The authors also look inside the learning process. When sequences become more predictable through repeated transmission, people respond faster, showing sensitivity to fine-grained transitional probabilities. That sensitivity appears to glue elements together into stable units, while the uneven frequency distribution naturally emerges from the way people produce and copy material across “generations.” At the same time, a separate tendency for frequently used items to be shorter shows up in the data but does not strengthen across transmission chains, suggesting limitations to what production pressures can explain.

These results matter because they connect everyday learning dynamics to broad, cross-linguistic patterns that support communication and teaching. If simple cultural processes produce the statistical scaffolding learners rely on, then small shifts in interaction and practice could influence how accessible a system of signals becomes.
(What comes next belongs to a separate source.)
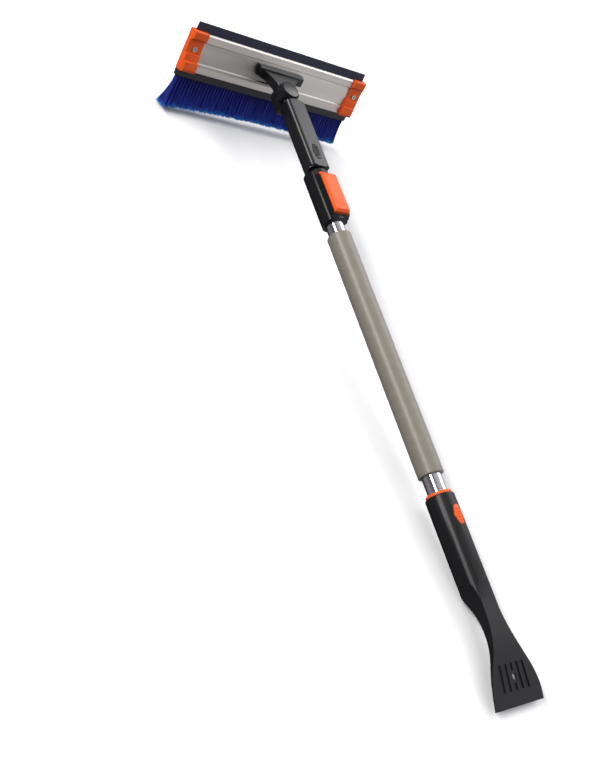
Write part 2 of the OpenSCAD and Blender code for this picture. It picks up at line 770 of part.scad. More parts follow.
module bristles() {
    color(blue) placed() head_frame() intersection() {
        along_x(-cap_x - 10, 2 * cap_x + 20) polygon([
            [block_y - root_half, bristle_top], [block_y - bristle_spread, bristle_bot],
            [block_y + bristle_spread, bristle_bot], [block_y + root_half, bristle_top]
        ]);
        rotate([90, 0, 0]) translate([0, 0, -60]) linear_extrude(120) polygon([
            [-head_l / 2, bristle_top], [-cap_x, bristle_bot], [cap_x, bristle_bot], [head_l / 2, bristle_top]
        ]);
    }
}

scraper_handle();
handle_ring();
handle_button();
handle_button_spring();
outer_tube();
foam_grip();
clamp_collar();
collar_rivet();
lever_pin();
lock_lever();
clamp_pad();
inner_tube();
inner_tube_bush();
neck_socket();
upper_button();
upper_button_spring();
pivot_pin();
pivot_washer();
pivot_button();
pivot_spring();
head_bracket();
bracket_screws();
head_profile();
end_cap_left();
end_cap_right();
cap_screws();
squeegee_blade();
brush_block();
bristles();
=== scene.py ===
import math

import bmesh
import bpy
from mathutils import Matrix, Vector


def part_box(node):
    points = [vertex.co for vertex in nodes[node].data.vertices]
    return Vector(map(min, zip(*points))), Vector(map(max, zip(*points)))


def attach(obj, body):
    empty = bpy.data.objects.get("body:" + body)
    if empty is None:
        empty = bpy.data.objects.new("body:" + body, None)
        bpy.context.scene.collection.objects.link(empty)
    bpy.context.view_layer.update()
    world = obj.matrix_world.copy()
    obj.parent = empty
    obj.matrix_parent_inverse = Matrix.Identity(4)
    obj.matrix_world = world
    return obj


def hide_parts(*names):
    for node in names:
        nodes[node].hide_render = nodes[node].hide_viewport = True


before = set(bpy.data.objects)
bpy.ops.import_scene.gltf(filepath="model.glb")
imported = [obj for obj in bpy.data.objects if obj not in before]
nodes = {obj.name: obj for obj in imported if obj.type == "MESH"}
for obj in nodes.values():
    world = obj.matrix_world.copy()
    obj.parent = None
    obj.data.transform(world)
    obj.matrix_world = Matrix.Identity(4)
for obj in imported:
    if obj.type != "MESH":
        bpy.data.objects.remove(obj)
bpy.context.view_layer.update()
collection = bpy.context.scene.collection
bpy.context.scene.view_settings.view_transform = "Standard"

# ---- Camera -------------------------------------------------------------------------
# The tool lies face up and is seen from its left, from about 40 degrees above, with the
# camera rolled so that the handle runs from the top left to the bottom right.
camera = bpy.data.objects.new("camera", bpy.data.cameras.new("camera"))
collection.objects.link(camera)
camera.data.lens = 47.556
camera.data.sensor_width = 36
eye = Vector((-0.9190, -0.4889, 0.8174))
right = Vector((0.74709, -0.30292, 0.59170))
up = Vector((-0.02694, 0.87561, 0.48227))
back = right.cross(up).normalized()
right = up.cross(back).normalized()
up = up.normalized()
place = Matrix.Identity(4)
for column, axis in enumerate((right, up, back, eye)):
    for row in range(3):
        place[row][column] = axis[row]
camera.matrix_world = place
bpy.context.scene.camera = camera

# ---- Scraper and handle -------------------------------------------------------------
# One injection moulding in black nylon: a flared blade with five stiffening ribs on its
# face, a flat waist, and a round sleeve pushed over the lower end of the outer tube.
# The mould is fine-textured, so it is deep black with one soft grey highlight.


def linear(hex_code):
    """An sRGB hex colour as linear RGBA."""
    values = [int(hex_code[i:i + 2], 16) / 255 for i in (1, 3, 5)]
    values = [v / 12.92 if v <= 0.04045 else ((v + 0.055) / 1.055) ** 2.4 for v in values]
    return (*values, 1.0)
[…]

Follow the full article to see how these experiments map micro-level response times and copying behavior onto the large-scale patterns that shape human languages and learning opportunities.
Abstract
Language is passed across generations through cultural transmission. Prior experimental work, where participants reproduced sets of non-linguistic sequences in transmission chains, shows that this process gives rise to two characteristic statistical properties of language that enhance its learnability: the statistical coherence of words and the Zipfian distribution of word frequencies. In this study, we extend this work in three ways. First, we replicate and strengthen previous findings using a browser-based experimental procedure with a smaller dataset, demonstrating the robustness of these findings and creating a methodological platform for future research. Second, we show that learners are sensitive to the sequence information that emerges through cultural transmission by showing that reaction times are faster for higher transitional probabilities. These findings suggest that the learning of fine-grained sequence information drives the emergence of statistically coherent units with a Zipfian frequency distribution. Third, we ask whether another cross-linguistic property of language, Zipf’s law of Abbreviation, emerges over cultural transmission. We find that the law is present in the sets produced by participants but that it does not evolve over transmission. We discuss how these findings support the proposal that production pressures alone may be sufficient to explain the consistently weak frequency–length correlation observed in natural language.